Western donors, worried about a nation seen as a vital ally in the regional battle against militant Islam, also congratulated Kenyatta. But they have said his indictment in the Hague will complicate their relations.
There was no immediate sign of major flare-ups in other areas of Kenya blighted by violence after the disputed ballot in 2007 that triggered bloodshed and killed more than 1,200 people.
During a 10-minute session to read the ruling, Chief Justice Willy Mutunga said the six-member court had reached the unanimous decision that Kenyatta and his running mate for deputy president, William Ruto, had been "validly elected".
"It is now for the Kenyan people, their leaders, civil society, the private sector and the media to discharge (their duty), to ensure that the unity, peace, sovereignty and prosperity of the nation is preserved," he said.
After a week of hearings, he said the court ruled that the March 4 vote was conducted in a free, fair and credible manner.
Many Kenyans said they were determined to avoid a re-run of the violence five years ago and that, this time round, they had more trust in the newly reformed judiciary and the chief justice, Mutunga, a well-respected lawyer appointed in 2011.

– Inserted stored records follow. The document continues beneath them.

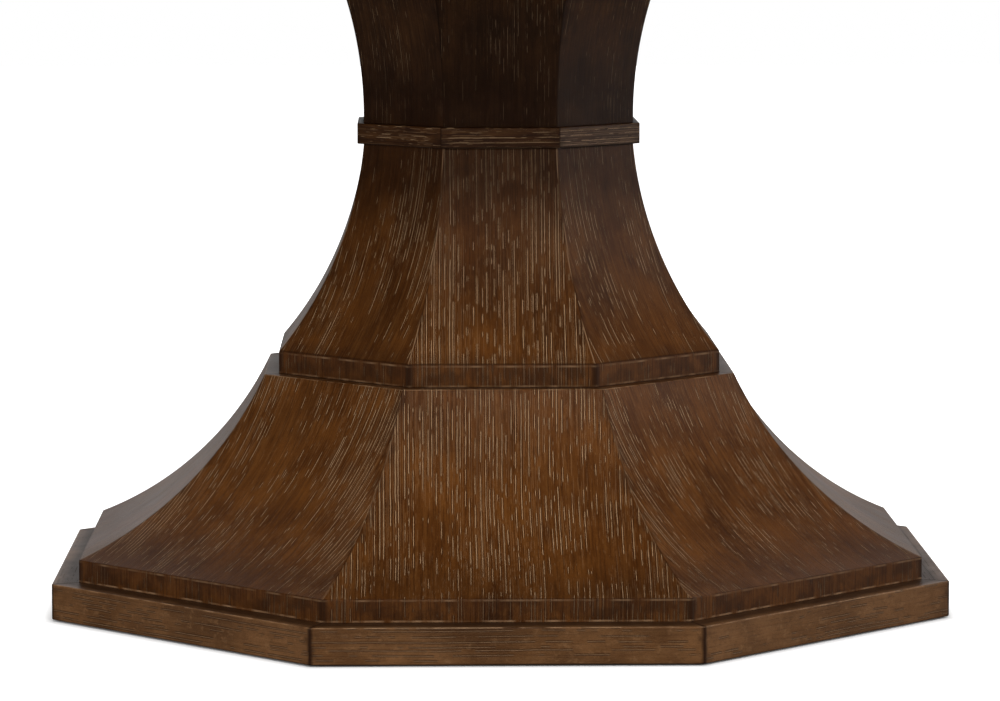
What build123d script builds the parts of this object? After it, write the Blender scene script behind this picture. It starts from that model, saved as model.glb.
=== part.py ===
from build123d import *

import os
from dataclasses import dataclass
from math import cos, hypot, radians, sin, sqrt, tan

# Round pedestal dining table. An eight-sided oak pedestal in two hollow-flared tiers stands on a
# low plinth; a collar, a short flaring column and a mounting plate carry the round top.
# Millimetres, +Z up. The origin is on the floor, on the pedestal's axis. Face 1 of the pedestal
# looks along -Y, and the faces are numbered counter-clockwise seen from above.
# "Reach" is the distance from the axis to the middle of a face, square to that face.

# ---- driving dimensions -------------------------------------------------------------------
TABLE_HEIGHT = 762.0
TOP_DIAMETER = 1524.0
TOP_THICKNESS = 38.0
SIDES = 8

FLOOR_GAP = 2.0  # the plinth hangs this far above the floor on its glides
PLINTH_REACH = 482.5
PLINTH_HEIGHT = 38.5
PLINTH_BOARD_WIDTH = 90.0

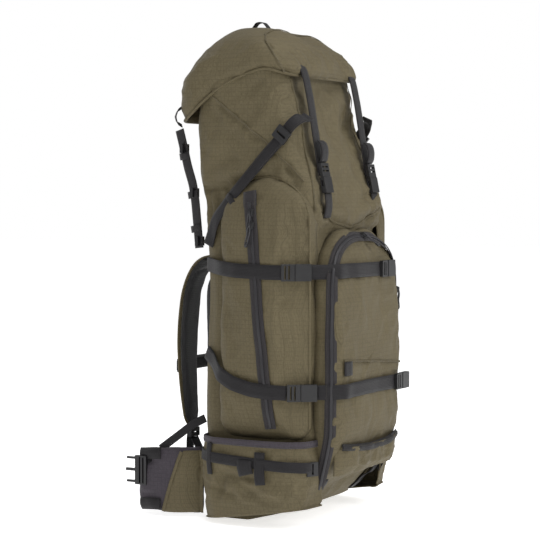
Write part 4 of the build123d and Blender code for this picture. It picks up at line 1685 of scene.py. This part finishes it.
def swell(bm: bmesh.types.BMesh, name: str, cap: float, pressure: float = 4.0) -> bmesh.types.BMesh:
    """Fill a closed pad with air by cloth simulation and hand its mesh back.

    Args:
        bm: The closed mesh, which is freed.
        name: The piece's name.
        cap: Largest move of a point, in millimetres.
        pressure: Air pressure.

    Returns:
        The swollen mesh.
    """
    last_frame = 14
    mesh = bpy.data.meshes.new(name + "_pattern")
    bm.to_mesh(mesh)
    bm.free()
    pad = bpy.data.objects.new(name + "_pattern", mesh)
    bpy.context.scene.collection.objects.link(pad)
    remesh = pad.modifiers.new("voxels", "REMESH")
    remesh.mode = "VOXEL"
    remesh.voxel_size = 0.005
    even = bpy.data.meshes.new_from_object(pad.evaluated_get(bpy.context.evaluated_depsgraph_get()))
    pad.modifiers.clear()
    pad.data = even
    start = [vert.co.copy() for vert in even.vertices]
    cloth = pad.modifiers.new("cloth", "CLOTH")
    cloth.settings.use_pressure = True
    cloth.settings.uniform_pressure_force = pressure
    cloth.settings.effector_weights.gravity = 0
    cloth.settings.quality = 4
    cloth.point_cache.frame_start, cloth.point_cache.frame_end = 1, last_frame
    for step in range(1, last_frame + 1):
        bpy.context.scene.frame_set(step)
    puffed = bpy.data.meshes.new_from_object(pad.evaluated_get(bpy.context.evaluated_depsgraph_get()))
    bpy.data.objects.remove(pad)
    bpy.context.scene.frame_set(1)
    made = bmesh.new()
    made.from_mesh(puffed)
    for vert, origin in zip(made.verts, start):
        move = vert.co - origin
        if move.length > cap / 1000:
            vert.co = origin + move.normalized() * (cap / 1000)
    bmesh.ops.smooth_vert(made, verts=made.verts, factor=0.5, use_axis_x=True, use_axis_y=True, use_axis_z=True)
    bmesh.ops.recalc_face_normals(made, faces=made.faces)
    for old in (mesh, even, puffed):
        bpy.data.meshes.remove(old)
    return made


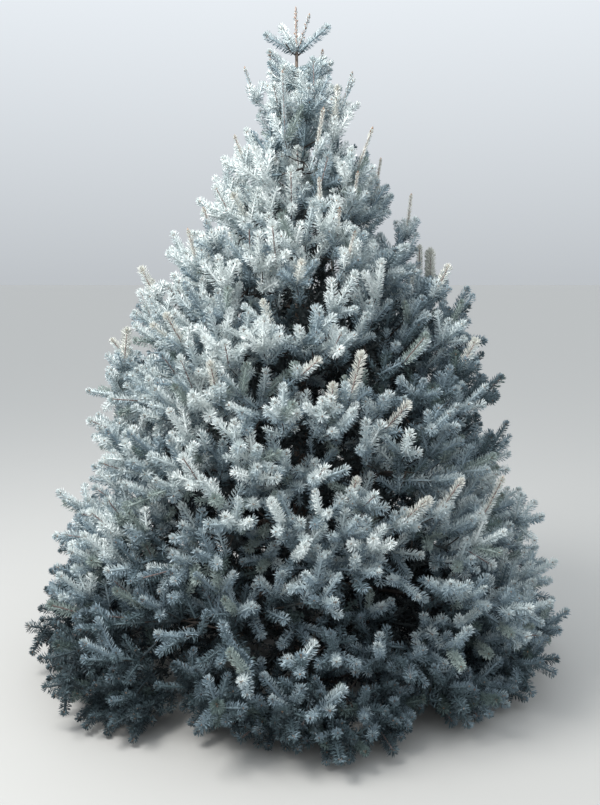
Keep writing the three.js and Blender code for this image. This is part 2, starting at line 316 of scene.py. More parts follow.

Kenyatta, in a televised address, thanked the court for its work and also Odinga for wishing him well. The president-elect promised his government would "work with and serve all Kenyans without any discrimination whatsoever."
Peaceful voting in this year's vote, and the fact the dispute was played out by lawyers not machete-wielding gangs, has helped repair Kenya's image.
Paramilitary police, some on horseback, formed a security cordon around the court before the ruling, keeping back a few dozen Odinga supporters who had defied a ban on rallies.
After the ruling, Kenyatta's backers ignored the rain and took to Nairobi's streets cheering. Cars hooted their horns.
Twitter lit up after the decision, with many saying it was time for Kenya to move on. Judith Sidi Odhiambo praised the chief justice: "You have made Kenya proud and restored our dignity. Well done. We can now move ahead as a nation."
Kenyatta comfortably beat Odinga in total votes won, but only just avoided a run-off by edging above the 50 percent mark.
Kenyatta is facing charges of crimes against humanity in the Hague-based court, accused of helping incite violence after the 2007 vote. Kenyatta denies the charges and has promised to cooperate with the court to clear his name.
In Washington, the White House issued a statement congratulating Kenyatta on his victory.
It said: "We also congratulate the people of Kenya on the peaceful conduct of the election and commend Raila Odinga for accepting the Supreme Court's decision. We urge all Kenyans to peacefully accept the results of the election."
British Prime Minister David Cameron wrote to Kenyatta to congratulate him. European Commission President Jose Manuel Barroso sent a congratulatory message that also welcomed the new government's commitment to abiding by international obligations.
That referred to Kenyatta's acceptance speech on March 9 in which he promised to cooperate with international bodies but - in an apparent swipe at the West - said the world should also respect the democratic will of Kenyans.
Western nations have a policy of only "essential contacts" with court indictees. They say that will not affect dealings with the government as a whole, but will worry the issue could drive a long-time ally closer to emerging powers such as China.
Ahead of the ruling the Kenyan shilling had been trading in a tight range to the U.S. dollar and traders said it could strengthen if the ruling upheld Kenyatta's victory.